After Trees Robijns from Birdlife International gave a presentation and Q&A session.  Birdlife International is an umbrella organisation for wildlife lobby groups such as the RSPB in the UK. In all it owns or manages 5800 sites (about 320,000 Ha) in Europe and Central Asia and speaks for 2 million members. Trees role was to argue and lobby for change in the CAP reforms though the 7000 amendments made to the legislation has clearly led to an unsatisfactory outcome for almost all affected parties. I found this talk incredibly interesting.  Birds were hardly mentioned. The key outcome she was arguing for was for biodiversity.  This is a powerful argument - maintaining diverse habitat, good soils and a varied cropping scheme will encourage plants, insects and - by default - birds. I think from my point of view it will also lead to lower pesticide usage and less nitrogen. I am afraid that all farmers hear from the RSPB is accusations of destroying birdlife, rather than an encouragement to maintain and ultimately increase biodiversity.

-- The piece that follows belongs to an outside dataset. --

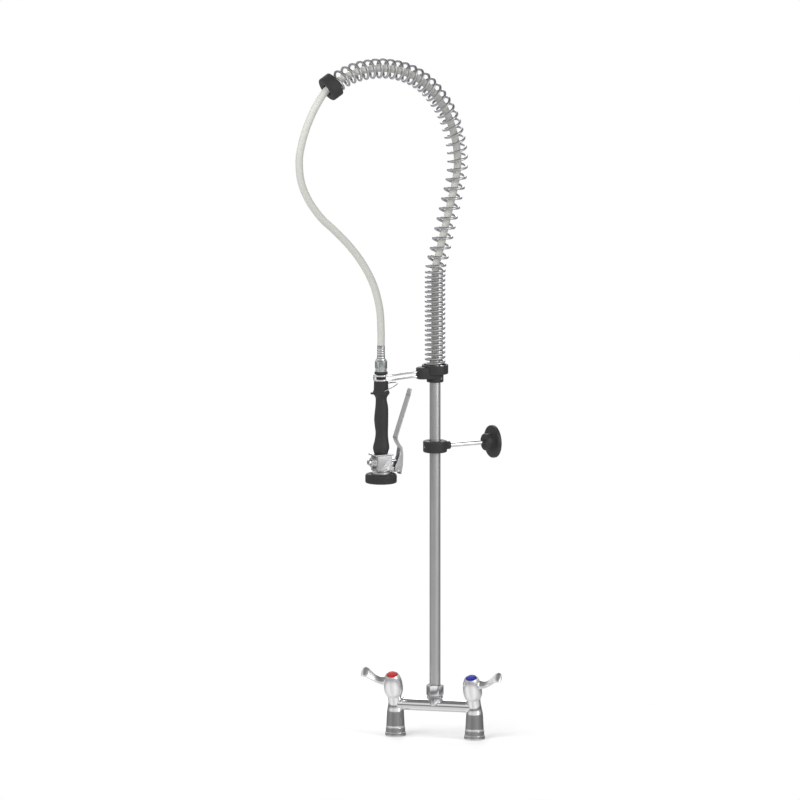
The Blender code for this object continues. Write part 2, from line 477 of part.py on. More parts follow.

The final lecture was by Tobias Gras from the Danish Agriculture and Food Council, representing farmers but also co-ops. He said that currently one of the biggest challenges to Danish Agriculture is high debt possibly in part due to responding to environmental regulation, and also to recent Russian import restrictions. He spoke very positively about &The new narrative& - promoting a positive face of farming, the contribution of food exports to the tax system in Denmark and speaking up about innovation in farming.  From a Danish perspective he argued against extensification and localism.

Saturday 28th February

A Battlefield tour of Waterloo and lessons of leadership.  A day was spent exploring the battlefield including climbing the impressive Lion mound.  Leadership lessons learned included the 2 up, 2 down principle - making sure you have explained and implemented strategy 2 steps down the chain of command and those 2 steps down know what the leader intends 2 steps up. When leading a strategy with a team think about the intent and reason why, then the constraints and restrictions which could affect you. In the army a good unit had 4 F's - Fitness, Faith, Fate, Friendship.